Through all that, however, the indelible and un-repeatable mark of baptism prevails. Bonhoeffer knew his status as a child of God made in baptism was indelible. When we wander back into church after a long drought, we know we have a place not because of a feeble welcome from the usher, but because Christ has claimed us in baptism. Even excommunication cannot wipe away the mark of the cross on the forehead of God’s children. The indelible, un-repeatable proclamation of baptism lays the foundation for the constant – though interruptible – nourishment of the table.
In the ancient church, baptism took place once a year, at the great Vigil of Easter.
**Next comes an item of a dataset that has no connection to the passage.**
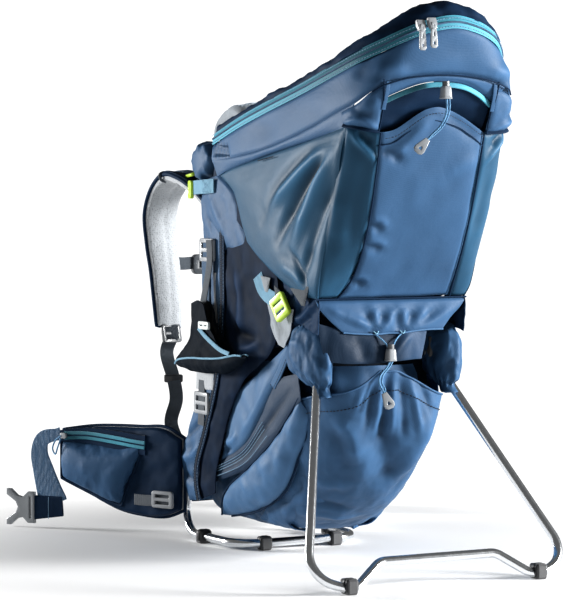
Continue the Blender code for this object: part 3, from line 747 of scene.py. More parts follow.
def build_metal():
    corners = [(PIVOT[0], PIVOT_ALONG + 0.011), (PIVOT[0], PIVOT_ALONG - 0.013), (0.1925, 0.0275),
               (0.134, 0.0045), (0.086, 0.0415), (0.0, 0.0415)]
    half = rounded([stand_point(a, b) for a, b in corners], (0.03, 0.036, 0.030, 0.026))[:-1]
    bow = half + [Vector((-p.x, p.y, p.z)) for p in reversed(half)]
    rope("stand_tube", bow, TUBE_R, "alloy", "stand", ("stand_bow",), smooth=False, resolution=8)
    right = [(0.0, 0.010, 0.0095), (0.097, 0.010, 0.0095), (0.103, 0.178, 0.0095),
             (0.100, upright_y(0.085), 0.085)]
    half = rounded(right, (0.042, 0.034))[1:]
    loop = [Vector((-p.x, p.y, p.z)) for p in reversed(half)] + half
    rope("base_tube", loop, TUBE_R, "alloy", replaces=("base_loop",), smooth=False, resolution=8)
    for name, side in SIDES:
        line = [(side * 0.100, upright_y(z), z) for z in (0.0858, 0.22, 0.24, 0.26, 0.495)]
        rope("upright_tube_" + name, line, TUBE_R, "alloy", replaces=("side_tube_" + name,), smooth=False,
             resolution=8)
        paint("strut_" + name, "alloy")
        paint("hinge_bracket_" + name, "black_plastic")
        paint("hinge_pin_" + name, "steel")
        for foot in ("base_foot_front_", "base_foot_side_"):
            clip_shell(foot + name)
        clip_shell("stand_foot_" + name, "stand")
    paint("hood_bow", "alloy")


def paint(node, look):
    """New material for a CAD node that keeps its own shape."""
    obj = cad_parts[node]
    obj.data.materials.clear()
    obj.data.materials.append(LOOKS[look])
    obj.data.shade_smooth()
    obj.data.set_sharp_from_angle(angle=math.radians(35))


def clip_shell(node, body="root"):
    """Rubber foot clip: its CAD solid, with a strap rib and a screw boss moulded on."""
    paint(node, "rubber")
    low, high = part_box(node)
    mid = 0.5 * (low + high)
    for name, y, w in ((node + "_rib", mid.y, 0.0045), (node + "_lip", low.y + 0.0035, 0.002)):
        slab(name, rect(high.x - low.x + 0.0012, high.z - low.z - 0.001, 0.005), w,
             facing((mid.x, y, mid.z + 0.0011), (0, 1, 0)), "rubber", body)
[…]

Each Sunday, as the church gathered, the catechumens (those preparing for baptism in the weeks or months ahead) were dismissed from the assembly before communion to be taught the faith; to come to understand what they were getting themselves into! Then, after they came up from the water at the Vigil, they received the body and blood of Jesus. They were welcomed into the community of Christ through the water, through dying and rising. The indelible mark paved the way for the abundant table. They became part of the community and then shared in the body and blood of that community’s Lord.
We may not be able to answer which comes first, the chicken or the egg (though a Platonist likely knows), but we do know that the sacraments of font and table are connected, both a means of God’s grace. We practice that the indelible, irrevocable declaration of one’s identity and place in the community precedes the frequent (hopefully) and abundant nourishment of the Lord, crucified and risen. We do so for the spiritual well being of all.